Mean bond length as a function of chain stretching for different temperatures in units of maximum FENE length. The dashed line represents bead distance in the limit of $k_{B}T=0$ and no excitations in the chain (athermal limit). The vertical dotted line indicates the extension at which the bond length increases its rate of change with chain stretching.

Figure 4

Mean distance among beads as a function of temperature for different chain extensions. A saturation at higher temperatures is observed in accordance with the fast increase of FENE bond energy.

Figure 5

Fourier spectrum of the polymer chain at different lengths for $T=33.6\varepsilon /k_B$. The inset shows the same data in log-log plot.

Figure 6

Exponent of the fitted decay of the fluctuation spectrum as a function of chain length for different temperatures. From the capillary-wave Hamiltonian, a coefficient $\alpha =2$ is expected (indicated with a dashed line). The exponent gets closer to $\alpha =2$ from $L^{*}=0.5$ toward higher stretching values.

Figure 7

Fourier spectrum for the chain without rings (open circles) and with the rings located at different distances (filled symbols). All the cases correspond to $T=33.6\varepsilon /k_B$ and $L^{*}=0.70$. The effect of the rings is only noticeable at small $q$ (long wavelengths) and it becomes unnoticeable at high $q$ values.

Figure 8

Difference of Fourier coefficient normalized sum for the case of the chain with rings ($C_r^2$) and the chains without rings ($C_{fc}^2$). The legends show the distance between rings at which the spectra were calculated. The vertical line indicates the $q$ value ($\lambda \sim 67\sigma )$ below which the presence of rings begins to influence the amplitude of the chain modes. The cutoff of modes at $q\lesssim 2\pi /d$ produced by the presence of the rings is clearly appreciated.

Figure 9

Color plot of the number density for the central zone of the chain. Panel (a) presents the chain without rings. The density with rings at distance $d=30\sigma$ is presented in panel (b), and the density with rings at $d=6\sigma$ is presented in panel (c).

Figure 10

Mean bond lengths $\langle \mathrm{\Delta }x\rangle$ as a function of bond number for different polymer lengths. The rings are located at $d=15\sigma$ with a chain stretching of $L^{*}=0.8$ and temperature $T=15\varepsilon /k_B$. The bond number is labeled such that the bond number $b_i$ is the bond distance between beads $i+1$ and $i$. Vertical dot-dashed lines indicate the approximate position of the rings.
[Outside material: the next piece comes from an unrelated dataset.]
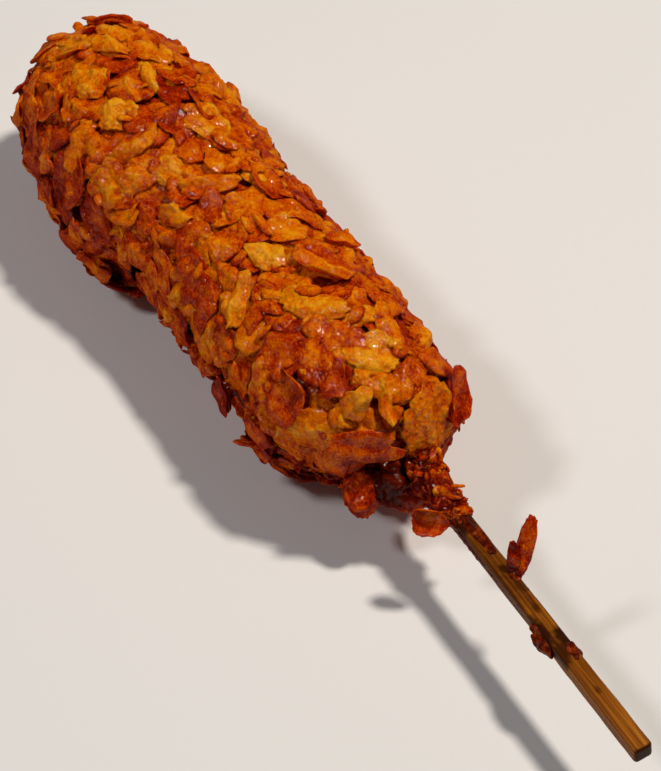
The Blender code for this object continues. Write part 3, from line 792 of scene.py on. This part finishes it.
# Its CAD node if it has one, then along the body, angle, length, width, turn, kind, toast, and how it is bent.
TOP_FLAKES = (
    ("flake_01", 5, 71, 8, 7, 0, SMOOTH, 0.28, {"cup": 1.2, "lift": 0.7, "roll": 1.2}),
    ("flake_02", 5, 35, 10, 9, 0, SMOOTH, 0.5, {"cup": 2.0, "lift": 0.6}),
    ("flake_03", 14, 20, 14, 9, -45, RIDGED, 0.62, {"cup": 1.3, "lip": (90, 1.6, 1.8, 70)}),
    ("flake_04", 23, 48, 11, 10, 0, SMOOTH, 0.44, {"cup": 1.1, "lip": (-70, 3.0, 1.5, 60)}),
    ("flake_05", 29, -18, 15, 9, -10, BLISTERED, 0.68, {"cup": 0.4}),
    ("flake_06", 38, 10, 13, 11, 0, RIDGED, 0.3, {"cup": 0.2, "lift": 0.4}),
    ("flake_07", 45, -30, 12, 10, 0, BLISTERED, 0.6, {"cup": 0.3}),
    ("flake_08", 45, 67, 15, 13, 30, SMOOTH, 0.2, {"cup": 1.4, "lift": 0.6}),
    ("flake_09", 54, 27, 15, 8, -85, RIDGED, 0.55, {"cup": -0.4, "lift": 1.0, "pitch": 1.0}),
    ("flake_10", 58, -15, 13, 11, 0, BLISTERED, 0.78, {"cup": 0.2, "lift": 0.4}),
    ("flake_11", 57, 50, 15, 12, 0, BLISTERED, 0.48, {"cup": 0.5, "lift": 0.8, "roll": 1.0}),
    ("flake_12", 75, 7, 17, 8, -68, RIDGED, 0.48, {"cup": -0.3, "lift": 0.9}),
    ("flake_13", 80, -25, 14, 9, 10, SMOOTH, 0.4, {"cup": 1.6, "lift": 0.9}),
    ("flake_14", 83, 66, 14, 5.5, 40, SMOOTH, 0.62, {"cup": 0.8, "lift": 0.8}),
    ("flake_15", 92, 22, 13, 11, 0, BLISTERED, 0.55, {"cup": 0.2, "lift": 0.9}),
    ("flake_16", 98, -12, 11, 10, 0, SMOOTH, 0.82, {"cup": 0.3, "lift": 1.0}),
    ("flake_17", 98, 57, 15, 12, 35, SMOOTH, 0.3, {"cup": 0.8, "lift": 1.0}),
    ("flake_18", 105, -40, 11, 5, -75, SMOOTH, 0.5, {"cup": 2.6, "lift": 1.0}),
    ("flake_19", 108, 38, 16, 8, 55, RIDGED, 0.72, {"cup": 0.4, "lift": 1.0}),
    ("flake_20", 115, -10, 19, 10, -22, RIDGED, 0.55, {"cup": 2.6, "lift": 1.3, "lip": (80, 2.5, 2.2, 75)}),
    ("flake_21", 119, 89, 10, 6, 40, SMOOTH, 0.25, {"cup": 1.4, "lift": 4.6}),
    ("flake_22", 124, 8, 20, 9, -35, BLISTERED, 0.72, {"cup": 0.4, "lift": 0.9}),
    ("flake_23", 137, 53, 15, 13, -10, SMOOTH, 0.3, {"cup": 1.0, "lift": 1.5, "lip": (-80, 4.4, 1.2, 55)}),
    ("flake_24", 140, 82, 12, 7, 50, BLISTERED, 0.68, {"cup": 1.0, "lift": 1.2}),
    ("flake_25", 143, -2, 15, 11, -50, BLISTERED, 0.9, {"cup": 0.2, "lift": 0.9}),
    ("flake_26", 143, 26, 11, 7, 30, SMOOTH, 0.25, {"cup": 1.6, "lift": 0.8}),
    ("flake_27", 158, -30, 20, 17, 8, BLISTERED, 0.72, {"cup": -0.2, "lift": 1.6, "breaks": (0,)}),
    ("flake_28", 156, 48, 20, 8.5, -30, SMOOTH, 0.42, {"cup": 0.9, "lift": 1.6, "breaks": (0,)}),
    ("flake_29", 158, 109, 13.0, 9.5, 0, BLOCKY, 0.36, {"cup": 0.2, "free": BLOCK}),
    (None, 28, 23, 13, 11, 0, BLISTERED, 0.75, {"cup": -0.2, "lift": 0.6}),
    (None, 20, 33, 11, 8, -50, SMOOTH, 0.5, {"cup": 1.0}),
    (None, 11, 12, 10, 7, -40, RIDGED, 0.56, {"cup": 0.8}),
    (None, 13, 55, 8, 6, 40, SMOOTH, 0.55, {"cup": 0.6}),
    (None, 40, -2, 12, 3.5, 10, RIDGED, 0.85, {"cup": 0.2, "lift": 1.2, "thickness": 1.8}),
    (None, 44, 23, 12, 9, -40, BLISTERED, 0.85, {"cup": 0.0, "lift": 0.8}),
    (None, 15, -15, 12, 8, -10, BLISTERED, 0.68, {"cup": 0.3}),
    (None, 22, 0, 13, 6, -30, RIDGED, 0.62, {"cup": 0.3, "lift": 1.0, "thickness": 1.6}),
    (None, 27, 3, 12, 9, -20, SMOOTH, 0.22, {"cup": 0.8, "lift": 0.0}),
    (None, 46, -8, 13, 8, 10, SMOOTH, 0.22, {"cup": 1.4, "lift": 0.1}),
    (None, 33, 38, 10, 7, -30, RIDGED, 0.52, {"cup": 0.4}),
    (None, 94, -1, 9, 3.2, 5, SMOOTH, 0.68, {"cup": 0.2, "lift": 1.4, "thickness": 1.6}),
    (None, 103, 10, 12, 8, -20, BLISTERED, 0.98, {"cup": 0.4, "lift": 1.0}),
    (None, 94, 5, 9, 8, 0, SMOOTH, 0.36, {"cup": 1.2, "lift": 0.3}),
    (None, 77, 33, 11, 7, -30, RIDGED, 0.66, {"cup": 0.3, "lift": 0.7}),
    (None, 86, 38, 13, 11, 0, SMOOTH, 0.38, {"cup": 0.6, "lift": 0.5}),
    (None, 66, 19, 10, 9, 0, BLISTERED, 0.78, {"cup": 0.2, "lift": 0.5}),
    (None, 71, -5, 10, 7, 0, RIDGED, 0.55, {"cup": 0.4}),
    (None, 64, 5, 8, 7, 0, SMOOTH, 0.42, {"cup": 0.5}),
    (None, 80, 73, 12, 5, 35, SMOOTH, 0.55, {"cup": 0.8, "lift": 0.6}),
    (None, 90, 47, 10, 8, 0, SMOOTH, 0.22, {"cup": 0.9}),
    (None, 130, 40, 14, 12, -15, SMOOTH, 0.32, {"cup": 1.0, "lift": 0.8}),
    (None, 128, 23, 9, 7, 0, SMOOTH, 0.2, {"cup": -0.6, "lift": 0.8}),
    (None, 133, 12, 12, 11, 0, BLISTERED, 0.34, {"cup": 0.3, "lift": 0.4}),
    (None, 138, -19, 16, 6, 15, BLISTERED, 0.62, {"cup": 0.3, "lift": 1.2}),
    (None, 150, 2, 15, 9, -45, BLISTERED, 0.48, {"cup": 0.5, "lift": 1.0}),
    (None, 113, 60, 12, 9, 0, RIDGED, 0.4, {"cup": 0.5, "lift": 0.6}),
    (None, 113, 17, 12, 8, 0, SMOOTH, 0.68, {"cup": 0.4, "lift": 0.5}),
    (None, 110, 88, 4, 4, 0, BLISTERED, 0.3, {"lift": 2.0, "thickness": 2.6}),
    (None, 103, 88, 4, 3, 0, BLISTERED, 0.3, {"lift": 1.6, "thickness": 2.4}),
    (None, 150, 25, 10, 7, 80, RIDGED, 0.68, {"cup": 0.5, "lift": 2.2, "pitch": -4.0}),
    (None, 153, 8, 12, 4, 20, RIDGED, 0.62, {"cup": 0.3, "lift": 2.2, "pitch": 2.5}),
    (None, 154, -58, 15, 9, 0, SMOOTH, 0.3, {"cup": 3.0, "lift": 2.0}),
    (None, 132, 89, 12, 7, 0, SMOOTH, 0.34, {"cup": 0.8, "lift": 0.8}),
    (None, 147, 88, 10, 9, 0, BLISTERED, 0.42, {"cup": 0.3, "lift": 1.2}),
)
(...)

The error bars are almost the same size as the symbols.

Figure 11

Total mean force on rings $\langle f_{\text{ring}}^{\left(x\right)}\rangle$ in the chain direction as a function of ring distance. Each annular molecule is composed of two rings formed by 11 LJ particles located on a circle of radius $1.5\sigma$. The sample was set at $T=33.6\varepsilon /k_B$ and $L^{*}=0.70$. These are the fluctuation-induced or Casimir-like forces from the chain on the annular molecules, due to the restrictions that they impose in the natural fluctuations of the chain. For a given distance, the rings hinder the fluctuations of the chain with modes of wavelength $\lambda >d$.

Figure 12

Mean force between rings vs distance for different ring radius $r$. The parameters were set as $L^{*}=0.70$ and $T=33.6\varepsilon /k_B$. The inset shows a magnification of the case $r=6\sigma$, for which the minimal restrictions imposed by this big ring radius reduce significantly the fluctuation-induced force.

Figure 13

Upper panel: mean force vs ring distance for different chain stretchings and temperatures. The dashed line represents the harmonic model for the force $f\sim 1/d$. It indicates only the power-law decay. Lower panel: log-log plot for the same cases. The dashed line shows an idealized theoretical model that is consistent for medium to high stretching (see the text).

Figure 14

Fit of the fluctuation-induced forces vs distance for low stretching. They were adjusted with the model of Eq. (5) by Lehle et al. [9]. Panel (a) corresponds to the case $L^{*}=0.4$ and $T=5.05\varepsilon /k_B$, while panel (b) corresponds to $L^{*}=0.5$ and $T=15.0\varepsilon /k_B$.

Figure 15

Force between rings $F_x$ as a function of temperature for different chain lengths $L^{*}$. In all the cases, the rings were fixed at a distance $d=6\sigma .$ The lines come from a linear fit of the data point.

Figure 16

$F_x$ vs temperature for different ring distances. All the cases correspond to $L^{*}=0.56$, and the number of beads in the chain is $N=1024$. The lines are linear fits of the data for each case.

Figure 17

(a) Force vs distance for different numbers of beads in the chain at the same chain stretching $L^{*}=0.80$. (b) $F_x$ as a function of distance for $L^{*}=0.8$ at different temperatures. The insets in both panels show a detailed view of $F_x$ for short distances.